Speaker Mike Johnson is facing an increasingly narrow path to pass President Donald Trump’s legislative agenda through the lower chamber where House Republicans currently hold a one-seat majority.
The House is scheduled to vote as early as Tuesday evening on a resolution that will unlock a forthcoming budget bill to pass the president’s first-year tax and spending priorities. Johnson faces a difficult balancing act to get centrist House Republicans and conservative fiscal hawks in agreement on the amount of proposed spending cuts within the resolution and which government programs to target for savings in a forthcoming budget bill. (RELATED: NBC Host Asks Cory Booker Point Blank If Dems’ Favorite Talking Points Are ‘Effective’ After Election Loss)
Trump endorsed the House budget proposal on Feb. 19, increasing pressure on Johnson to deliver the votes to pass a budget resolution this week despite leading a one-seat Republican majority.
Every House Democrat is expected to vote against the budget resolution, limiting House GOP leadership to losing just one Republican vote to secure the resolution’s passage. Republican Indiana Rep.
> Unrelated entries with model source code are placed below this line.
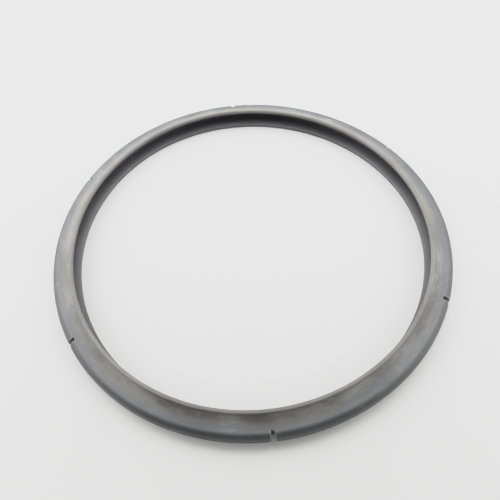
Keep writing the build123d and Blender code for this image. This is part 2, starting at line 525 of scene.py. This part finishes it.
def siliconeMaterial(finish):
    # The colour is laid on in layers, each blended over the last by a share from 0 to 1. A share is a
    # product of smooth steps of the reach and of noises, which run in the unrolled place. A lightness
    # then scales it: noises about 1, times smooth steps of the reach for painted shade on the nose and in
    # the crease and for a painted sheen on the hollow.
    graph = Graph(bpy.data.materials.new("grey_silicone"))
    strip = graph.add("ShaderNodeAttribute", {"attribute_name": "strip"}, output=1)
    reach = graph.add("ShaderNodeAttribute", {"attribute_name": "reach"}, output=2)
    cut = graph.add("ShaderNodeAttribute", {"attribute_name": "cut"}, output=2)

    def stretchedNoise(name, detail, roughness, distortion=0.0):
        # noise in the unrolled place, with its own scales along the ring and across the section
        along, across = finish[name]
        place = graph.add("ShaderNodeVectorMath", {"operation": "MULTIPLY"},
                          {0: strip, 1: (along, along, across)})
        return graph.noise(place, 1.0, detail, roughness, distortion)

    def zone(name, outLow=0.0, outHigh=1.0):
        # from outLow to outHigh over a zone of the reach
        return graph.between(reach, *finish[name], outLow, outHigh)

    # patches 15 to 40 mm long that lean from cool to warm and from dark to pale
    cloud = stretchedNoise("cloudScale", 4.0, 0.6)
    warmth = stretchedNoise("warmthScale", 3.0, 0.6, 0.4)
    streak = stretchedNoise("streakScale", 3.0, 0.6)
    grain = graph.noise(strip, finish["grainScale"], 2.0, 0.7)
    powder = stretchedNoise("powderScale", 5.0, 0.68, 0.8)

    warm = graph.between(warmth, 0.40, 0.62) * zone("warmZone", 0.25, 1.0)
    colour = graph.blend(warm, finish["grey"], finish["warmGrey"])
    # beside the crest the rubber is warmer, with darker patches of stain and painted shade, most of them on
    # the -Y side
    besideCrest = zone("crestBandZone") * zone("crestBandEnd")
    ringY = graph.add("ShaderNodeSeparateXYZ", None, {0: strip}, 1)
    stainedAndShaded = graph.between(ringY, *finish["stainShadeSide"], 0.12, 1.0)
    colour = graph.blend(besideCrest * finish["warmCover"], colour, finish["warmGrey"])
    colour = graph.blend(besideCrest * stainedAndShaded * graph.between(cloud, 0.66, 0.36), colour, finish["stainShadeGrey"])
    # powder lies on the outside in soft patches
    outside = zone("outsideZone")
    powdered = graph.between(powder, 0.54, 0.80) * outside * finish["powderCover"]
    colour = graph.blend(powdered, colour, finish["paleGrey"])
    # thin scuffs, where a soft noise crosses its middle, on a few patches only
    crossing = stretchedNoise("scuffScale", 1.5, 0.4, 0.3)
    patch = stretchedNoise("patchScale", 2.0, 0.5)
    offMiddle = graph.add("ShaderNodeMath", {"operation": "ABSOLUTE"}, {0: crossing - 0.5})
    scuff = graph.between(offMiddle, 0.022, 0.004) * graph.between(patch, 0.54, 0.66) * outside
    colour = graph.blend(scuff * finish["scuffCover"], colour, finish["paleGrey"])
    onCrest = zone("crestZone") * outside * (0.6 + 0.4 * graph.between(streak, 0.35, 0.65))
    colour = graph.blend(onCrest, colour, finish["crestGrey"])
    # the channel is clean and darker, and painted shade darkens it towards its depth
    inside = graph.blend(zone("deepShadeZone"), finish["lipGrey"], finish["deepShadeGrey"])
    colour = graph.blend(1 - outside, colour, inside)

    # painted shade in the crease next to the crest
    creaseShade = zone("creaseShadeZone") * zone("creaseShadeEnd")
    lightness = (0.62 + 0.76 * cloud) * (0.93 + 0.14 * streak) * (0.92 + 0.16 * grain)
    lightness = lightness * (1 - (1 - finish["creaseShadeShare"]) * creaseShade)
    # painted shade on the nose, and a painted sheen on the hollow
    lightness = lightness * zone("noseShadeZone", finish["noseShadeShare"], 1.0)
    lightness = lightness * zone("hollowSheenZone", 1.0, finish["hollowSheenShare"])
    colour = graph.scaled(colour, lightness)
    # painted highlights make the cut edges and the parting bead pale
    colour = graph.blend(zone("beadZone") * finish["beadHighlightCover"], colour, finish["beadHighlightGrey"])
    colour = graph.blend(cut * finish["cutHighlightCover"], colour, finish["edgeHighlightGrey"])

    roughness = finish["roughness"] + 0.16 * (powder - 0.5) + 0.10 * (streak - 0.5)
    relief = 0.35 * stretchedNoise("reliefScale", 3.0, 0.5) + 0.10 * streak + 0.05 * grain
    bump = graph.add("ShaderNodeBump", None,
                     {"Height": relief, "Strength": 0.5, "Distance": finish["reliefHeight"]})
    surface = graph.add("ShaderNodeBsdfPrincipled", None,
                        {"Base Color": colour, "Roughness": roughness, "Normal": bump, "IOR": finish["ior"]})
    graph.add("ShaderNodeOutputMaterial", None, {"Surface": surface})
    print("grey silicone with", len(graph.tree.nodes), "nodes")
    return graph.owner


camera = makeCamera(cameraSetup, (cadHigh.x - cadLow.x) / 2)
makeFloor(studio)
makeFlag(studio, camera)
makeSky(studio)
makeRing(ringSize, siliconeMaterial(silicone))
setTone(tone)
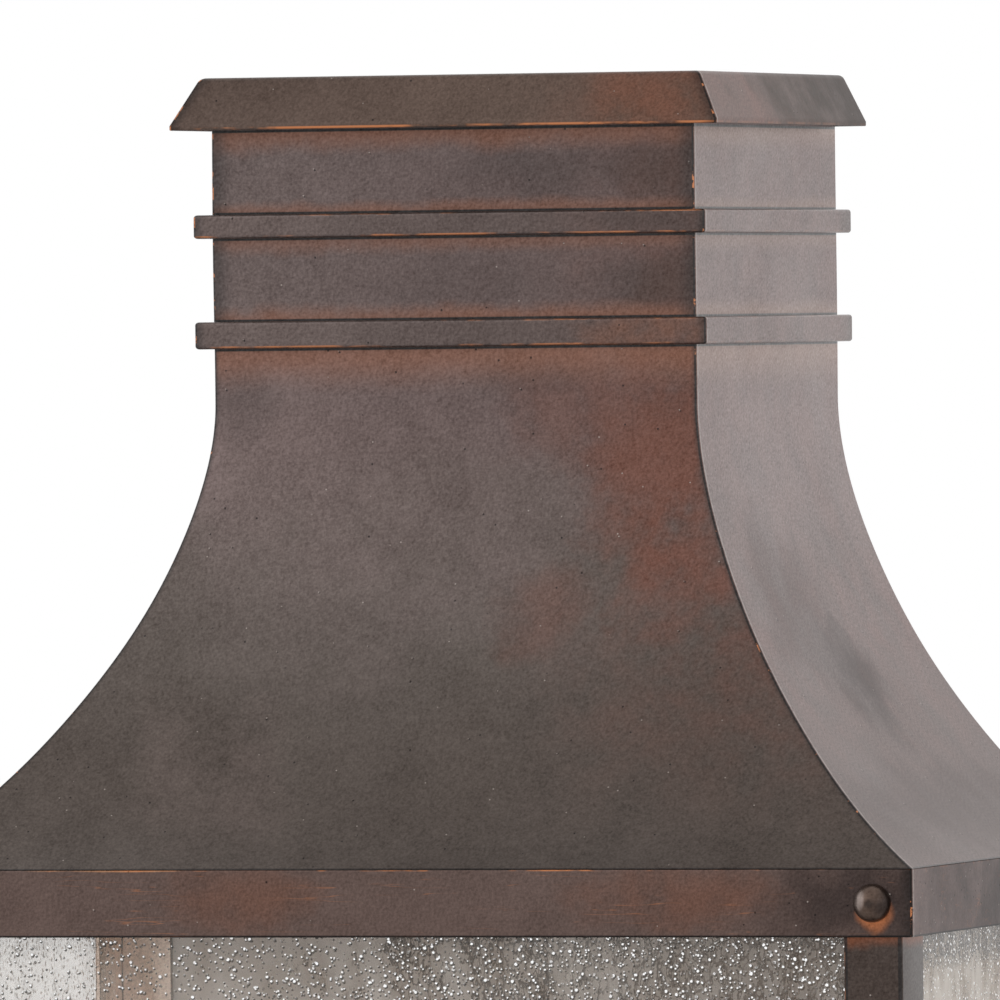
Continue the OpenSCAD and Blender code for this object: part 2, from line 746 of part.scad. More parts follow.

Victoria Spartz announced she will vote “no” on the “current version” of the resolution Sunday, citing concerns that House Republicans’ budget plan does not go far enough in cutting spending.
“[R]oughly 85% of spending is not ever even looked at by Congress — convenient if you would like to hide waste, fraud and abuse,” Spartz wrote on X. “I have a responsibility to the people I represent to find $1T of their hard earned money!
Why I am a NO on the current version of the house budget instructions – I have a TRILLION DOLLAR QUESTION – where is the money – $1T?
Interesting FACT: roughly 85% of spending is not ever even looked at by Congress – convenient if you would like to hide waste, fraud and abuse.… https://t.co/PeoSmsXvkm
— Rep. Victoria Spartz (@RepSpartz) February 23, 2025
Johnson and House GOP leadership are attempting to pass all of the president’s tax and spending priorities in “one big, beautiful bill.” The budget plan provides instructions to House committees to cut spending by $200 billion annually over a ten-year period, assuming House Republicans are able to hit the $2 trillion target in spending cuts laid out by the budget resolution.
Some centrist House Republicans, including several in battleground districts, are balking at incorporating deep spending cuts in the resolution to help offset $4.5 trillion in deficit increases to execute the president’s tax agenda, which includes an extension of the 2017 Trump tax cuts.
Eight House Republicans, led by Texas Rep. Tony Gonzales, wrote a joint letter to Johnson on Feb. 19 urging House GOP leadership to steer clear of cuts to Medicaid, pell grants and food assistance programs in a forthcoming budget bill.
Republican Reps. Victoria Spartz of Indiana and Chip Roy of Texas are advocating for aggressive spending cuts in House Republicans’ budget plan (Photo by ROBERTO SCHMIDT / AFP) (Photo by ROBERTO SCHMIDT/AFP via Getty Images).
Conservative fiscal hawks, such as Republican Texas Rep. Chip Roy are pushing House Republicans to take a more aggressive approach to cut mandatory spending through the budget reconciliation process. Roy has cautioned that the current House budget resolution instructions could add to the deficit, but said he is open to supporting the resolution.
The Senate approved a slimmed-down budget plan on Feb. 21 that approves funding for the president’s border security and defense spending priorities. Thune has cast the Senate’s budget proposal as a back-up plan in the event the House fails to pass its own budget resolution.
“[I]f the House can produce a bill next week that deals with the tax pieces of this, components of it, I expect at some point this is all going to merge,” Thune told Fox News’ Will Cain on Feb. 19. “And you know, we’re all working in the same direction, we’re all headed to the same outcome, and that is to allow the president to deliver on the agenda that he campaigned on, and that the American people, I think, expect him to deliver on.”
Johnson has said the Senate’s budget proposal is dead on arrival in the House chamber.
Spartz has previously been at odds with House GOP leadership over cutting government spending and addressing the country’s $36 trillion-and-growing debt. The Indiana Republican announced she would not sit on committees or participate in the House Republican conference last December, citing her discontent with House GOP leadership. Spartz was originally noncommittal on whether to back Johnson’s speakership bid before ultimately voting “yes” on Johnson during the Jan. 3 vote.